The Federal Energy Regulatory Commission has announced an accelerated process to develop a standard interconnection agreement to be used by all utilities and regional transmission organizations (RTO) in hooking up generators in the development of an efficient, open access transmission service.

Acting on recommendations from a staff Interconnection Study Team, the commissioners agreed at last Thursday’s open meeting to issue an advance notice of proposed rulemaking (ANOPR), consisting of a “straw man” in the form of ERCOT’s interconnection agreement. Interested parties will be called on to join FERC in thrashing out alterations and coming up with a formal NOPR to be applied nationwide.

Chairman Pat Wood said he expected industry and FERC staff in a series of meetings could reach agreement on most of the provisions to be included in a formal NOPR, leaving the most contentious to be decided in the rulemaking process. The aim is to establish a minimum interconnection standard and define standard interconnection products. Wood said he hoped to have an order finalized by March.

A second rulemaking process would assign the cost responsibility for interconnections and associated system upgrades between the generator and the transmission provider. This could conceivably take up to nine months to complete.

Commissioner Linda Breathitt said cost allocation will be a key item. She pointed out that transmission construction is much more expensive than building a natural gas pipeline to fire a generating plant. Generators need to be given the right incentives to minimize costs by siting plants closer to their load.

The aim is to “encourage needed investment in infrastructure, remove incentives for transmission providers to favor their own generation and ease entry for competitors, while ensuring efficient siting decisions,” the staff report said. While individual utilities and ISOs, at the Commission’s urging, have developed interconnection procedures of their own, there have been complaints about unnecessary delays and possible discrimination, along with confusion about what rights come with interconnection, and where the cost responsibility lies.

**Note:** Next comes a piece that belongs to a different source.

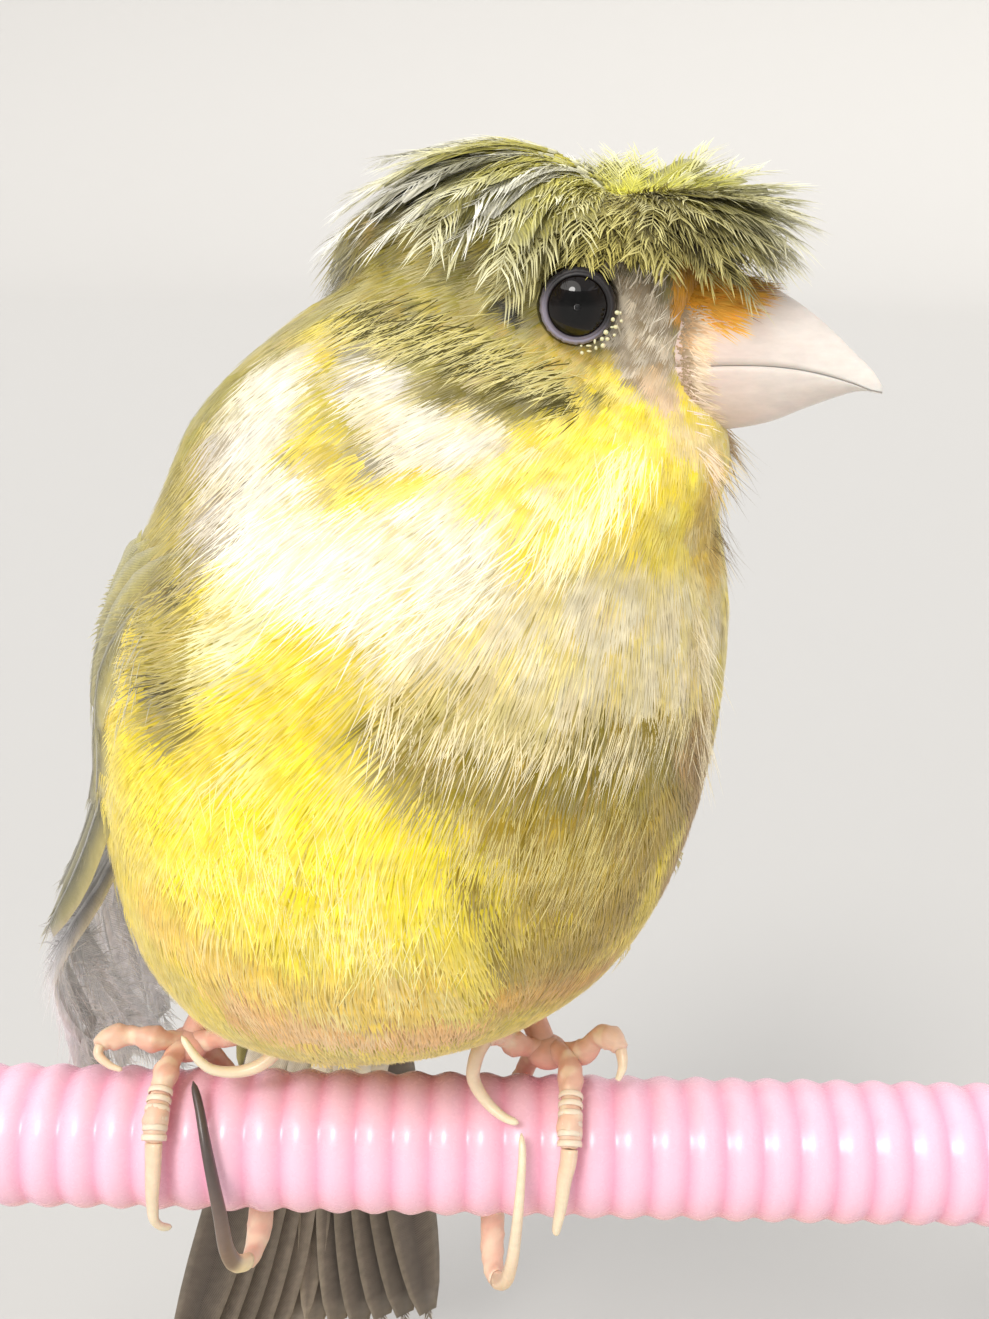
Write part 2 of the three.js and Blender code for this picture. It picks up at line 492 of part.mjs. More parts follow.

The staff report said merchant generators have complained they have had difficulty in securing interconnection without requesting delivery; transmission providers favor their own generation; pro forma tariff provisions lack binding commitments and firm deadlines; and there is a lack of transparency of transmission information needed to make an independent assessment of impact of an interconnection request. The merchant generators also say they should not have to pay system upgrade costs incurred by the transmission provider as the result of adding new generation.

On the other hand transmission providers want minimum commitments from connection applicants prior to performing studies to weed out those who will likely never interconnect. This would result “in a more manageable and realistic queue,” the staff report said. The transmission providers also want “assurance that their control area will benefit from, or at least not be burdened by, adding generators, particularly when the new generator seeks to locate on one system, but serve load on another.” Generators also need to improve communication with the loads they serve.

The ANOPR will seek to determine a number of items: whether FERC should require all utilities to revise their transmission tariffs to include interconnection procedures;whether the procedures need to be generic or identical; how to ensure interconnection studies are completed in a timely fashion; the extent to which transmission data necessary for interconnection should be made transparent; how to create the proper incentives for transmission providers to treat all generation comparably; how to balance costs and benefits of siting generation, both with respect to exports and over-building transmission and generation; and who should pay the costs of system upgrades.

While recommending the use of the ERCOT standard as a starting point, staff noted “there are significant structural differences between Texas and the rest of the nation,” that dictate adaptations of the ERCOT standards.

The 13-page report of the Interconnection Study Team, led by Roland Wentworth, is available on the FERC web site.